The fraud dates back to 2015, when Sooke man Timothy Craig Durkin told an investor that his company, SHH Holdings Limited, owned the Sooke Harbour House.

He told the investor, a woman from China, that if she bought 40 per cent of his shares for SHH Holdings Limited, she would obtain 40 per cent ownership interest of the hotel.

“In reality, at that time, SHH did not own any of the shares in the corporation that owned the hotel,” said the BCSC in a release Wednesday.

On three separate occasions between December 2015 and March 2016, the BCSC says that Durkin and SHH misled the investor and her financial advisors about the ownership of the hotel “knowing that they would be taken as an accurate representation of its current financial situation.”

“Based on misleading or false information, the investor’s company signed an agreement with SHH and advanced $1 million to purchase the shares.”

The funds were later spent and have not been recovered, according to the BCSC.

On Wednesday, the securities commission announced that it had ordered Durkin to pay a $600,000 administrative penalty.

He’s also permanently barred from participating in B.C.’s investment market and must resign from any position “as a director or officer of an issuer or registrant.”

SHH has also been ordered to pay $1 million, which represents the amount it obtained through fraud.

However, the BCSC says it will reduce that fee by any amount that’s returned to the investor “as a result of a judgment in a civil action in the B.C. Supreme Court,” if that ever occurs.

The Sooke Harbour House is temporarily closed for renovations, according to its website, with no scheduled date for reopening.
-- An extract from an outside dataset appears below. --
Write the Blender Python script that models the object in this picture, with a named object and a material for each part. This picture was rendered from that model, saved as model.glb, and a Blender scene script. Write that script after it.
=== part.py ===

The BCSC has also banned Durkin from several other activities, including:

  •  Trading in or purchasing any securities or derivatives
  •  Becoming or acting as a director or officer of any issuer or registrant
  •  Becoming or acting as a registrant or promoter
  •  Advising or otherwise acting in a management or consultative capacity in connection with activities in the securities or derivatives markets
  •  Engaging in promotional activities by or on behalf of an issuer, security holder or party to a derivative, or another person that is reasonably expected to benefit from the promotional activity, and
  •  Relying on any exemptions set out in the Securities Act, the regulations, or a decision.